Despite their assertions that they were concerned for the safety of others in the park after watching a family with small children pass below, the lighthearted attitude of the film paints a different picture for many as the men cheer and high-five. Utah State Parks spokesman Eugene Swalberg said Thursday he found the video disturbing and has asked that possible criminal charges be considered in the case. … A spokesman for the Boy Scouts of America called the act by two leaders disappointing and reprehensible. “We teach our 2.6 million youth members and 1.1 million adult members … the principles of ‘leave no trace.’ These principles stress a commitment to maintaining the integrity and character of the outdoors and all living things,” according to a statement from the BSA.

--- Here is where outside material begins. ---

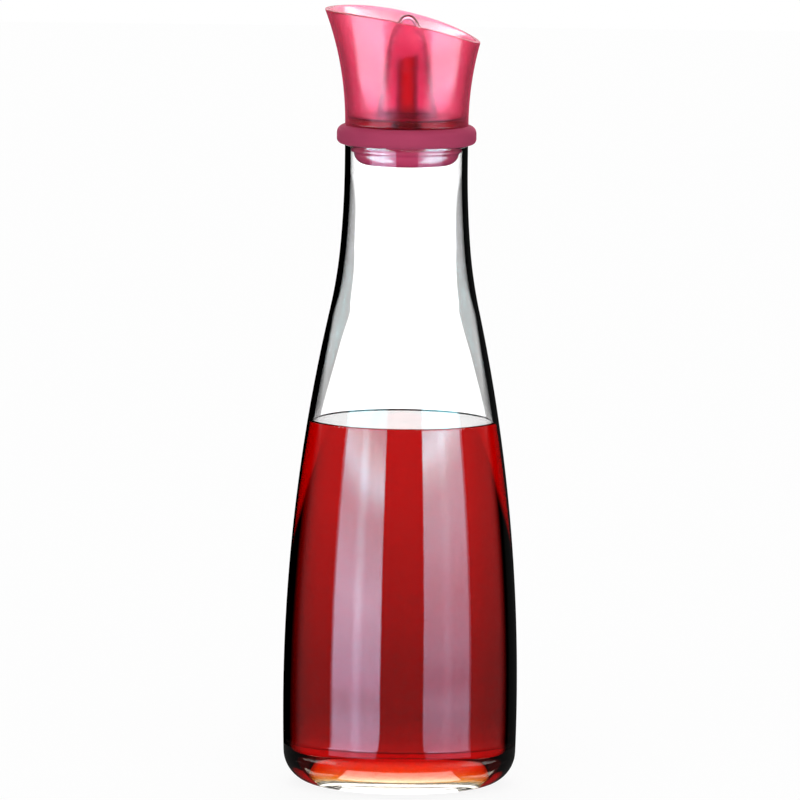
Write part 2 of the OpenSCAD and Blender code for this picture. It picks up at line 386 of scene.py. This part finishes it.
class Nodes:
    """Short names for building a node tree."""

    def __init__(self, tree):
        self.tree = tree
        tree.nodes.clear()

    def add(self, kind, **settings):
        """A new node; settings are its properties or, where it has none so named, its inputs."""
        node = self.tree.nodes.new("ShaderNode" + kind)
        for key, value in settings.items():
            if hasattr(node, key):
                setattr(node, key, value)
            else:
                self.put(node, key.replace("_", " "), value)
        return node

    def put(self, node, socket, value):
        """Links or writes a value to a node's input."""
        target = node.inputs[socket]
        if isinstance(value, bpy.types.NodeSocket):
            self.tree.links.new(value, target)
        else:
            target.default_value = value

    def axes(self, vector):
        """The x, y and z of a vector."""
        node = self.add("SeparateXYZ")
        self.put(node, 0, vector)
        return node.outputs

    def place(self):
        """Where a point lies on its object."""
        return self.add("TexCoord").outputs["Object"]

    def math(self, operation, *values):
        node = self.add("Math", operation=operation)
        for i, value in enumerate(values):
            self.put(node, i, value)
        return node.outputs[0]

    def times(self, a, b):
        return self.math("MULTIPLY", a, b)

    def plus(self, a, b):
        return self.math("ADD", a, b)

    def above(self, value, bound):
        """1 where a value is above its bound, else 0."""
        return self.math("GREATER_THAN", value, bound)

    def step(self, value, low, high, start=0.0, end=1.0):
        """A soft change from start to end between low and high."""
        node = self.add("MapRange", interpolation_type="SMOOTHSTEP")
        sockets = ("Value", "From Min", "From Max", "To Min", "To Max")
        for socket, number in zip(sockets, (value, low, high, start, end)):
            self.put(node, socket, number)
        return node.outputs["Result"]

    def window(self, value, low, high, soft):
        """1 between low and high, falling to 0 outside them."""
        rise = self.step(value, low - soft, low + soft)
        fall = self.step(value, high - soft, high + soft, 1.0, 0.0)
        return self.times(rise, fall)

    def blend(self, factor, a, b):
        """Plain mix of two numbers."""
        return self.plus(self.times(a, self.math("SUBTRACT", 1.0, factor)), self.times(b, factor))

    def spread(self, value, half):
        """A value between -half and half as a share from 0 to 1."""
        return self.math("DIVIDE", self.plus(value, half), 2 * half)

    def levels(self, value, stops, half):
        """Brightness from (value, level) stops within plus or minus half."""
        greys = [((a + half) / (2 * half), (level, level, level)) for a, level in stops]
        return self.ramp(self.spread(value, half), greys)

    def mix(self, factor, a, b):
        """Mix of two colours; 0, 6 and 7 are the node's factor and its two colour inputs."""
        node = self.add("Mix", data_type="RGBA")
        for socket, value in ((0, factor), (6, a), (7, b)):
            self.put(node, socket, value)
        return node.outputs[2]

    def mix_shaders(self, factor, a, b):
        node = self.add("MixShader")
        for socket, value in enumerate((factor, a, b)):
            self.put(node, socket, value)
        return node.outputs[0]

    def ramp(self, factor, stops):
        """Colour from (share, colour) stops."""
        node = self.add("ValToRGB")
        self.put(node, 0, factor)
        elements = node.color_ramp.elements
        while len(elements) < len(stops):
            elements.new(0.5)
        for element, (position, colour) in zip(elements, stops):
            element.position = position
            element.color = (*colour, 1)
        return node.outputs[0]

    def noise(self, place, scale, detail):
        node = self.add("TexNoise", Scale=scale, Detail=detail)
        self.put(node, "Vector", place)
        return node.outputs["Fac"]

    def bump(self, height, strength, distance):
        node = self.add("Bump", Strength=strength, Distance=distance)
        self.put(node, "Height", height)
        return node.outputs[0]

    def sheen(self, shader, weight, roughness, tint):
        """A soft light edge on a shader."""
        self.put(shader, "Sheen Weight", weight)
        self.put(shader, "Sheen Roughness", roughness)
        self.put(shader, "Sheen Tint", (*tint, 1))

    def absorption(self, colour, density):
        """Colour that deepens with thickness."""
        volume = self.add("VolumeAbsorption", Density=density)
        self.put(volume, "Color", (*colour, 1))
        return volume.outputs[0]

    def surface(self, shader, volume=None):
        """Ends the tree in a material output."""
        out = self.add("OutputMaterial")
        self.put(out, "Surface", shader)
        if volume:
            self.put(out, "Volume", volume)


def material(name):
    """A new material and the builder of its nodes."""
    m = bpy.data.materials.new(name)
    m.use_nodes = True
    return m, Nodes(m.node_tree)


# ---------------------------------------------------------------- materials

WHITE = (1, 1, 1, 1)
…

Michael Byrne thinks the uproar reveals a split in American attitudes toward nature:

On the one hand are dudes like this, frequently found in the Utah desert piloting 4X4s around black-stained slickrock trails, and then there’s the crowd more into hiking and quietly being awed. You know, Coors versus Dales. Or whatever. I hate even acknowledging it, but every spot of public land in the U.S. will have some version of this user divide. It goes back to old definitions of “use” I suppose, exploitation vs. preservation. Ours vs. ours to protect. It’s not that easy, of course, and they bleed together probably as much as they separate, but it’s hard not to see a rift in values. It’s a rift that leads to things like this.